My own interest was with the lesser known, such as John McGregor, the piper at the Alamo or the Crusader knight William Douglas of Nithsdale.
Author's note: Shadow Of The Wolf
My first venture into Fantasy, Shadow of the Wolf is based around a real person, Alistair Mor, the Wolf of Badenoch. He is a man who has always fascinated me, the son of a king who became a noted leader of caterans, a nobleman who burned a cathedral yet whose effigy is in an abbey, a man who fathered numerous children by his lover while his wife was still alive. That is only half the story; legends speak of him dabbling in black magic, of having a pact with the devil and of other acts. To write the story, I fused facts and legend, added a few characters and we had a shadow of the notorious Wolf.
Author's note: Our Land Of Palestine
Think of the First World War and the image of the trenches of Flanders and France may come to mind. However, there were other fronts in that war, of which that in the Middle East may have been the most important.
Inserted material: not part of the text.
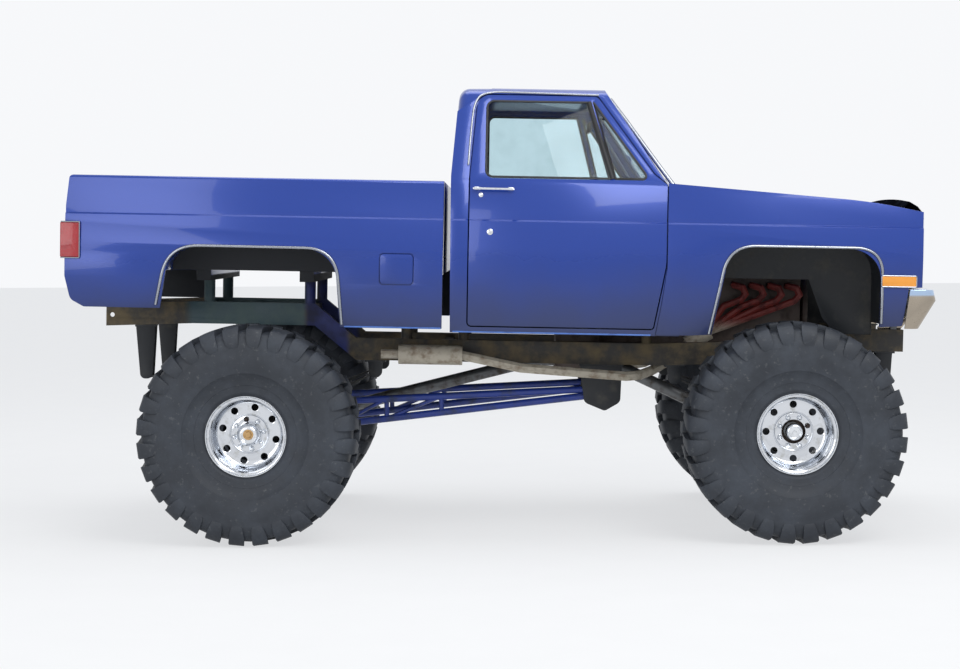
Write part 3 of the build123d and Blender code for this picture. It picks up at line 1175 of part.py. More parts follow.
def powertrain():
    """Engine, bell housing, gearbox and transfer case as one plain closed mass."""
    engine = block(ENGINE_REAR_X, ENGINE_FRONT_X, -ENGINE_HALF, ENGINE_HALF, ENGINE_LOW_Z, 1500)
    engine += block(ENGINE_REAR_X + 60, ENGINE_FRONT_X - 80, -130, 130, 1480, 1600)
    gearbox = block(540, ENGINE_REAR_X + 20, -140, 140, GEARBOX_LOW_Z, 1135)
    transfer = block(TRANSFER_REAR_X, TRANSFER_FRONT_X, -300, 60, TRANSFER_SHAFT_Z - 60, 1135)
    fan = rod((1745, 0, 1290), (1775, 0, 1290), 190, 16) + rod((1700, 0, 1290), (1760, 0, 1290), 40)
    return engine + gearbox + transfer + fan


def exhaust():
    """On each side four header pipes into a collector, a pipe inside the rail, and a muffler."""
    pieces = []
    for side in (1, -1):
        bank = rod((1190, side * 320, 1150), (1060, side * 320, 1076), 46)
        for x in HEADER_PORTS:
            bank += pipe([(x, side * (ENGINE_HALF + RUNNING_GAP), HEADER_PORT_Z), (x, side * 304,
                HEADER_PORT_Z),
                          (x + 46, side * 328, HEADER_PORT_Z - 12), (x + 62, side * 330,
                              HEADER_PORT_Z - 48),
                          (x + 34, side * 330, HEADER_PORT_Z - 84), (x - 60, side * 330,
                              HEADER_PORT_Z - 120),
                          (1160, side * 318, 1136)], 20, 8)
        bank += pipe([(1070, side * 320, 1081), (930, side * 304, 957), (860, side * 350, 920), (780,
            side * 460, 898),
                      (700, side * 504, 893), (100, side * MUFFLER_Y, 930), (-240, side * MUFFLER_Y,
                          996)], 28, 8)
        bank += rod((-236, side * MUFFLER_Y, 996), (-600, side * MUFFLER_Y, 996), 56)
        bank += rod((-598, side * MUFFLER_Y, 996), (-700, side * MUFFLER_Y, 996), 26, 8)
        pieces.append(bank)
    return pieces


def driveshafts():
    """Front and rear shafts, each from a yoke on the transfer case to the pinion flange."""
    shafts = []
    for case_x, y, pinion_x, way in (
        (TRANSFER_FRONT_X, DIFF_OFFSET_Y, FRONT_AXLE_X - PINION_REACH, 1),
        (TRANSFER_REAR_X, 0, REAR_AXLE_X + PINION_REACH, -1),
    ):
        start = raked_point(case_x + way * (JOINT_LENGTH + 20), y, TRANSFER_SHAFT_Z)
        end = (pinion_x - way * JOINT_LENGTH, y, AXLE_Z + PINION_RISE)
        seat = raked_point(case_x + way * RUNNING_GAP, y, TRANSFER_SHAFT_Z)
        shaft = rod(start, end, 36)
        shaft += rod(seat, (start[0] + way * 12, y, start[2]), 44)
        shaft += rod((end[0] - way * 12, y, end[2]), (pinion_x - way * RUNNING_GAP, y, end[2]), 44)
        shafts.append(shaft)
    return shafts


def shock_absorbers():
    """Four dampers, pinned low to lugs on the axle tubes and high to the rails."""
    shocks = []
    for axle_x, y, way, rail_y in (
        (REAR_AXLE_X, REAR_DAMPER_Y, -1, RAIL_OUTER_Y - RAIL_WEB - RUNNING_GAP),
        (FRONT_AXLE_X, FRONT_DAMPER_Y, 1, RAIL_OUTER_Y + RUNNING_GAP),
    ):
        foot = (axle_x + way * DAMPER_FOOT_X, y, AXLE_Z + DAMPER_FOOT_RISE)
        head_x = axle_x + way * DAMPER_HEAD_X
        head = (head_x, y, raked_point(head_x, 0, rail_top_at(head_x) - RAIL_HEIGHT / 2)[2])
        joints = [tuple(a + (b - a) * share for a, b in zip(foot, head)) for share in (0.1, 0.6)]
        shock = rod(foot, head, 12) + rod(joints[0], joints[1], 27)
        shock += rod((foot[0], y - DAMPER_EYE_HALF, foot[2]), (foot[0], y + DAMPER_EYE_HALF, foot[2]), 20)
        shock += rod((head[0], y + (20 if rail_y < y else -20), head[2]), (head[0], rail_y, head[2]), 15)
        shocks += [shock, flipped(shock)]
    return shocks


hood_panel = hood()
left_fender = fender()

place_wheels()
keep("front_axle", front_axle())
keep("rear_axle", rear_axle())
keep("knuckle_left", knuckle())
keep("knuckle_right", flipped(knuckle()))
keep("tie_rod", tie_rod())
keep("leaf_springs", *leaf_springs())
keep("frame_rail_left", raked(rail_with_mounts()))
keep("frame_rail_right", raked(flipped(rail_with_mounts())))
keep("crossmembers", *[raked(bar) for bar in crossmembers()])
keep("ladder_bars", *ladder_bars())
keep("lift_brackets", *lift_brackets())
keep("fender_left", raked(left_fender), raked(inner_fender()))
keep("fender_right", raked(flipped(left_fender)), raked(flipped(inner_fender())))
keep("hood", raked(hood_panel))
keep("bug_deflector", raked(bug_deflector()))
keep("grille", raked(grille()))
keep("radiator", raked(radiator()))
keep("front_lamps", *[raked(lamp) for lamp in front_lamps()])
keep("front_bumper", raked(bumper()))

keep("cab_shell", raked(cab_shell()))
keep("cab_glass", *[raked(pane) for pane in cab_glass()])
keep("door_left", raked(door() + door_mirror()))
keep("door_right", raked(flipped(door())))
keep("door_glass_left", *[raked(pane) for pane in door_glass()])
keep("door_glass_right", *[raked(flipped(pane)) for pane in door_glass()])
keep("bench_seat", raked(bench_seat()))
keep("dashboard", raked(dashboard()))
keep("bed_side_left", raked(bed_side()))
keep("bed_side_right", raked(right_bed_side()))
keep("bed_floor", raked(bed_floor()))
keep("tailgate", raked(tailgate()))
keep("tail_lamps", raked(tail_lamp()), raked(flipped(tail_lamp())))
keep("fuel_door", raked(fuel_door()))
keep("powertrain", raked(powertrain()))
keep("exhaust", *[raked(bank) for bank in exhaust()])
keep("driveshafts", *driveshafts())
keep("shock_absorbers", *shock_absorbers())

for name, shape in nodes.items():
    export_step(shape, f"parts/{name}.step")
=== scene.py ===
"""A lifted pickup truck on very large mud tyres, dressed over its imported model.

The sections follow the truck as it is put together: frame, axles, springs, engine and exhaust,
tyres, rims, painted panels, mouldings, glass, door furniture, lamps, front, seat and cabin, and
then floor, lights and camera. The body is drawn level and then tipped nose-down by RAKE.
"""
import math

import bpy
from mathutils import Matrix, Vector
from mathutils.bvhtree import BVHTree


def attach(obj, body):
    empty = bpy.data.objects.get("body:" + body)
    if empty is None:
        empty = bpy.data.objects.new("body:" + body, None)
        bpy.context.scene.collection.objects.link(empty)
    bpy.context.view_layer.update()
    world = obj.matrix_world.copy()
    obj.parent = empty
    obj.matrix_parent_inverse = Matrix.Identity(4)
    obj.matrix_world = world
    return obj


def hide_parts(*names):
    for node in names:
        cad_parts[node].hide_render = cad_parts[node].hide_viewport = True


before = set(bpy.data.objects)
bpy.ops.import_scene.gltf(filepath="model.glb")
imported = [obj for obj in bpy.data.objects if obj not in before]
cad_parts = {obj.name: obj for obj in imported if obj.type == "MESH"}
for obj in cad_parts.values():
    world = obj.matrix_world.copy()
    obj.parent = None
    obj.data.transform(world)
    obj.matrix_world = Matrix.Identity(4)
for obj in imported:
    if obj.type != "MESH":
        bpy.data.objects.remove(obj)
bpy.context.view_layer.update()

# Frame rails and crossmembers: two pressed steel channels joined by riveted bars, with the lift's
# brackets bolted below. Bars and brackets are chassis black under dust; the rails are brown with
# mud, and were painted over in grey-green above the rear axle and in blue ahead of it.
SIDES = {"left": 1, "right": -1}
WELD_GAP = 0.00002
FLAT_WITHIN = math.radians(0.8)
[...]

It was here that British, Indian and Anzac troops fought the Ottoman Empire; it was here that the allies broke an empire and, in the aftermath of war, created new countries and a whole host of new problems.
Our Land of Palestine is a purely fictional account of a small British unit sent into the Ottoman controlled Holy Land in 1915. The idea was triggered when my wife and I visited St Andrews Church in Jerusalem and saw the memorials to the Scottish soldiers who helped capture the city.
Author’s note: The Swordswoman
My second Fantasy book and perhaps the one I most enjoyed writing.